Monday, October 10, 2005

Getting to Know my Fear

I just got over a short bout of food poisoning--unpleasant,yes-- and it gave me some insight, of the uncomfortable variety. As people often do when unwell, I had unpleasant dreams, and I realized that they conformed to a pattern that has existed since childhood.
As a young person--8 years old--way too young for existential nausea-- I had a recurring nightmare about a vast room, as big as infinity, with a chessboard floor. I was alone in it, sometimes near a wall, which was frightening--I knew I could walk forever and never find another wall; sometimes I was somewhere towards the middle of the room--also frightening, as I knew I could never reach a wall, no matter if I walked forever. Ok, this dream, easy to interpret-- cosmic insignificance/ultimate aloneness. Way too young, but I was a precocious little bastard.
Then, in adolescence, came the dream about floating in space--no body, just consciousness--holding a huge number in my mind. Before me is a galaxy, and I have to count the atoms in every bit of matter. There are endless galaxies all around me in every direction, I have to count them all, and if I lose count, I'll be sent back to the "beginning". Quite hellish, thanks a lot.
Now, the dream has evolved into one of words--a completed work will manifest in my consciousness, and I'm expected to recall and produce it. Always a vast body of work, complete--and me left to bring it into being.
So that's my fear. Monsters don't scare me-- even as a child, I dreamt about conquering monsters. In one I had as a quite young child of 5, a dragon was in our neighborhood, and I set out to slay it, sword and all. I found it boarding an airplane, and it smiled benignly at me, so I watched it carefully until it was gone.
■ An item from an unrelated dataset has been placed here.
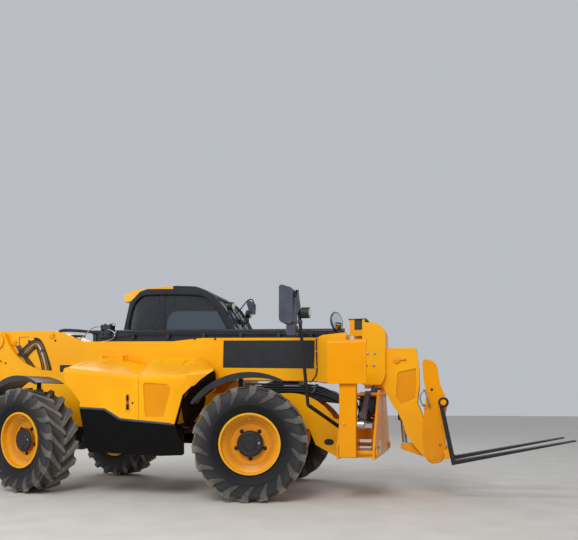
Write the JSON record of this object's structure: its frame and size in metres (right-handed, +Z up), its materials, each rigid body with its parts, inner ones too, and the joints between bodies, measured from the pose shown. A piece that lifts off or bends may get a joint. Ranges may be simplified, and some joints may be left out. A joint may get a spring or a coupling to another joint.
{
  "type": "telehandler",
  "caption": "Telescopic handler with a side cab, engine pod, telescoping boom, fork carriage, front stabilisers and steered wheels",
  "frame": {"origin": "on the ground under the middle of the machine's length and width", "axes": "+X forward along the boom, +Y to the machine's left, +Z up"},
  "size_m": [7.8143, 2.6469, 2.7103],
  "materials": {
    "frame_paint": "smooth",
    "axle_paint": "smooth",
    "engine_paint": "smooth",
    "body_paint": "smooth",
    "dark_plastic": "matte",
    "dark_paint": "smooth",
    "roof_panel": "smooth",
    "glass": "smooth",
    "cab_trim": "matte",
    "dark_steel": "smooth",
    "lamp": "smooth",
    "boom_paint": "smooth",
    "hose_tube": "smooth",
    "carriage_paint": "smooth",
    "fork_steel": "smooth",
    "ram_paint": "smooth",
    "chrome": "polished",
    "rim_paint": "smooth",
    "tyre": "matte",
    "knuckle_paint": "smooth",
    "leg_paint": "smooth"
  },
  "bodies": {
    "chassis": {"chassis_frame": "frame_paint", "outriggers": "axle_paint", "front_carrier": "frame_paint", "axles": "axle_paint", "engine_block": "engine_paint", "engine_pod": "body_paint", "air_duct": "dark_plastic", "side_skirts": "dark_plastic", "cab_base": "body_paint", "cab_frame": "dark_paint", "cab_roof": "roof_panel", "cab_glass": "glass", "cab_interior": "cab_trim", "tow_hitch": "dark_steel", "mirrors": "dark_plastic", "lamps": "lamp"},
    "bonnet": {"bonnet": "body_paint"},
    "door": {"cab_door": "dark_paint", "cab_door_glass": "glass"},
    "boom_outer": {"boom_outer": "boom_paint", "boom_pipe": "hose_tube"},
    "boom_middle": {"boom_middle": "boom_paint"},
    "boom_inner": {"boom_inner": "boom_paint"},
    "carriage": {"carriage": "carriage_paint", "forks": "fork_steel"},
    "lift_barrel": {"lift_ram_barrel": "ram_paint"},
    "lift_rod": {"lift_ram_rod": "chrome"},
    "tilt_barrel": {"tilt_ram_barrel": "ram_paint"},
    "tilt_rod": {"tilt_ram_rod": "chrome"},
    "stabiliser_leg_right": {"stabiliser_leg_right": "leg_paint"},
    "stabiliser_foot_right": {"stabiliser_foot_right": "leg_paint"},
    "stabiliser_barrel_right": {"stabiliser_ram_barrel_right": "ram_paint"},
    "stabiliser_rod_right": {"stabiliser_ram_rod_right": "chrome"},
    "stabiliser_leg_left": {"stabiliser_leg_left": "leg_paint"},
    "stabiliser_foot_left": {"stabiliser_foot_left": "leg_paint"},
    "stabiliser_barrel_left": {"stabiliser_ram_barrel_left": "ram_paint"},
    "stabiliser_rod_left": {"stabiliser_ram_rod_left": "chrome"},
    "knuckle_front_right": {"knuckle_front_right": "knuckle_paint"},
    "wheel_front_right": {"rim_front_right": "rim_paint", "tyre_front_right": "tyre"},
    "knuckle_front_left": {"knuckle_front_left": "knuckle_paint"},
    "wheel_front_left": {"rim_front_left": "rim_paint", "tyre_front_left": "tyre"},
    "knuckle_rear_right": {"knuckle_rear_right": "knuckle_paint"},
    "wheel_rear_right": {"rim_rear_right": "rim_paint", "tyre_rear_right": "tyre"},
    "knuckle_rear_left": {"knuckle_rear_left": "knuckle_paint"},
    "wheel_rear_left": {"rim_rear_left": "rim_paint", "tyre_rear_left": "tyre"}
  },
  "joints": [
    {"name": "boom_lift", "type": "hinge", "parent": "chassis", "child": "boom_outer", "pos_m": [-3.48, -0.05, 1.96], "axis": [0, -1, 0], "range_deg": [0, 68]},
    {"name": "boom_extend_middle", "type": "slide", "parent": "boom_outer", "child": "boom_middle", "axis": [0.9997, 0, -0.0262], "range_m": [0, 3.5]},
    {"name": "boom_extend_inner", "type": "slide", "parent": "boom_middle", "child": "boom_inner", "axis": [0.9997, 0, -0.0262], "range_m": [0, 3.5]},
    {"name": "carriage_tilt", "type": "hinge", "parent": "boom_inner", "child": "carriage", "pos_m": [2.45, -0.05, 0.49], "axis": [0, -1, 0], "range_deg": [-44, 22]},
    {"name": "lift_ram_swing", "type": "hinge", "parent": "chassis", "child": "lift_barrel", "pos_m": [-2.98, -0.05, 0.95], "axis": [0, -1, 0], "range_deg": [0, 60.43]},
    {"name": "lift_ram_stroke", "type": "slide", "parent": "lift_barrel", "child": "lift_rod", "axis": [0.979, 0, 0.2038], "range_m": [0, 1.21876]},
    {"name": "tilt_ram_swing", "type": "hinge", "parent": "boom_inner", "child": "tilt_barrel", "pos_m": [2.009, -0.05, 1.605], "axis": [0, -1, 0], "range_deg": [-4.06, 8.02]},
    {"name": "tilt_ram_stroke", "type": "slide", "parent": "tilt_barrel", "child": "tilt_rod", "axis": [0.0884, 0, -0.9961], "range_m": [-0.20835, 0.10467]},
    {"name": "bonnet_hinge", "type": "hinge", "parent": "chassis", "child": "bonnet", "pos_m": [-1.327, -0.36, 1.704], "axis": [-1, 0, 0], "range_deg": [0, 60]},
    {"name": "door_hinge", "type": "hinge", "parent": "chassis", "child": "door", "pos_m": [-1.705, 1.172, 1.72], "axis": [0, 0, 1], "range_deg": [0, 75]},
    {"name": "stabiliser_swing_right", "type": "hinge", "parent": "chassis", "child": "stabiliser_leg_right", "pos_m": [1.545, -0.75, 0.54], "axis": [1, 0, 0], "range_deg": [0, 111]},
    {"name": "foot_level_right", "type": "hinge", "parent": "stabiliser_leg_right", "child": "stabiliser_foot_right", "pos_m": [1.545, -0.85, 1.44], "axis": [1, 0, 0], "range_deg": [-21.1, 0]},
    {"name": "stabiliser_ram_swing_right", "type": "hinge", "parent": "chassis", "child": "stabiliser_barrel_right", "pos_m": [1.685, -0.26, 1.19], "axis": [1, 0, 0], "range_deg": [0, 19.26]},
    {"name": "stabiliser_ram_stroke_right", "type": "slide", "parent": "stabiliser_barrel_right", "child": "stabiliser_rod_right", "axis": [0, -0.8683, -0.496], "range_m": [0, 0.45688]},
    {"name": "stabiliser_swing_left", "type": "hinge", "parent": "chassis", "child": "stabiliser_leg_left", "pos_m": [1.695, 0.75, 0.54], "axis": [-1, 0, 0], "range_deg": [0, 111]},
    {"name": "foot_level_left", "type": "hinge", "parent": "stabiliser_leg_left", "child": "stabiliser_foot_left", "pos_m": [1.695, 0.85, 1.44], "axis": [-1, 0, 0], "range_deg": [-21.1, 0]},
    {"name": "stabiliser_ram_swing_left", "type": "hinge", "parent": "chassis", "child": "stabiliser_barrel_left", "pos_m": [1.554, 0.26, 1.19], "axis": [-1, 0, 0], "range_deg": [0, 19.26]},
    {"name": "stabiliser_ram_stroke_left", "type": "slide", "parent": "stabiliser_barrel_left", "child": "stabiliser_rod_left", "axis": [0, 0.8683, -0.496], "range_m": [0, 0.45688]},
    {"name": "steer_front_right", "type": "hinge", "parent": "chassis", "child": "knuckle_front_right", "pos_m": [0.42, -0.72, 0.64], "axis": [0, 0, 1], "range_deg": [-47, 23]},
    {"name": "spin_front_right", "type": "hinge", "parent": "knuckle_front_right", "child": "wheel_front_right", "pos_m": [0.47302, -0.96943, 0.64], "axis": [-0.2079, 0.9781, 0], "continuous": true},
    {"name": "steer_front_left", "type": "hinge", "parent": "chassis", "child": "knuckle_front_left", "pos_m": [0.42, 0.72, 0.64], "axis": [0, 0, 1], "range_deg": [-47, 23]},
    {"name": "spin_front_left", "type": "hinge", "parent": "knuckle_front_left", "child": "wheel_front_left", "pos_m": [0.36698, 0.96943, 0.64], "axis": [-0.2079, 0.9781, 0], "continuous": true},
    {"name": "steer_rear_right", "type": "hinge", "parent": "chassis", "child": "knuckle_rear_right", "pos_m": [-2.33, -0.72, 0.64], "axis": [0, 0, 1], "range_deg": [-20, 50]},
    {"name": "spin_rear_right", "type": "hinge", "parent": "knuckle_rear_right", "child": "wheel_rear_right", "pos_m": [-2.396, -0.96631, 0.64], "axis": [0.2588, 0.9659, 0], "continuous": true},
    {"name": "steer_rear_left", "type": "hinge", "parent": "chassis", "child": "knuckle_rear_left", "pos_m": [-2.33, 0.72, 0.64], "axis": [0, 0, 1], "range_deg": [-20, 50]},
    {"name": "spin_rear_left", "type": "hinge", "parent": "knuckle_rear_left", "child": "wheel_rear_left", "pos_m": [-2.264, 0.96631, 0.64], "axis": [0.2588, 0.9659, 0], "continuous": true}
  ],
  "couplings": [
    {"joint": "boom_extend_inner", "follows": "boom_extend_middle", "ratio": 1},
    {"joint": "lift_ram_swing", "follows": "boom_lift", "ratio": 0.88726},
    {"joint": "lift_ram_stroke", "follows": "boom_lift", "m_per_rad": 1.0252},
    {"joint": "tilt_ram_swing", "follows": "carriage_tilt", "ratio": -0.18},
    {"joint": "tilt_ram_stroke", "follows": "carriage_tilt", "m_per_rad": 0.27},
    {"joint": "foot_level_right", "follows": "stabiliser_swing_right", "ratio": -0.18919},
    {"joint": "stabiliser_ram_swing_right", "follows": "stabiliser_swing_right", "ratio": 0.17265},
    {"joint": "stabiliser_ram_stroke_right", "follows": "stabiliser_swing_right", "m_per_rad": 0.23531},
    {"joint": "foot_level_left", "follows": "stabiliser_swing_left", "ratio": -0.18919},
    {"joint": "stabiliser_ram_swing_left", "follows": "stabiliser_swing_left", "ratio": 0.17265},
    {"joint": "stabiliser_ram_stroke_left", "follows": "stabiliser_swing_left", "m_per_rad": 0.23531},
    {"joint": "steer_front_left", "follows": "steer_front_right", "ratio": 1},
    {"joint": "steer_rear_left", "follows": "steer_rear_right", "ratio": 1}
  ]
}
I was willing to kill it, but as it was leaving, and signaling harmlessness, I watched it warily rather than just slaying it because it was a dragon. Rescuing others from monsters has been a theme in my dreams-- they are stressful, but I always manage to come up with something to sort the problem out.
My real fear, I realize, is not being able to live up to a responsibility, failing in a duty that I don't understand, and/or being burdened with more than I can manage.

4 comments:

Kurt said...

I can't recall any childhood fears, just a general sense that absolutely no one in the world cared about me in the slightest. But that was true.

Trey said...

I'd call that scary--but now, you have a hoard of adoring fans, begging to be you! Thank fuck that time moves forward!

M said...

You were such a special child. I was scared of all the usual monsters: the one under the bed, the other one that just generally lurks in the dark -- at one time I was even scared there might be aliens in the closet! You name it.

You have such interesting dreams. Most people's dreams, the minute they begin to tell them you realize they're only interesting to them.

Trey said...

Thank you! I'm much better, and feeling like I processed more than physical toxins out of my system.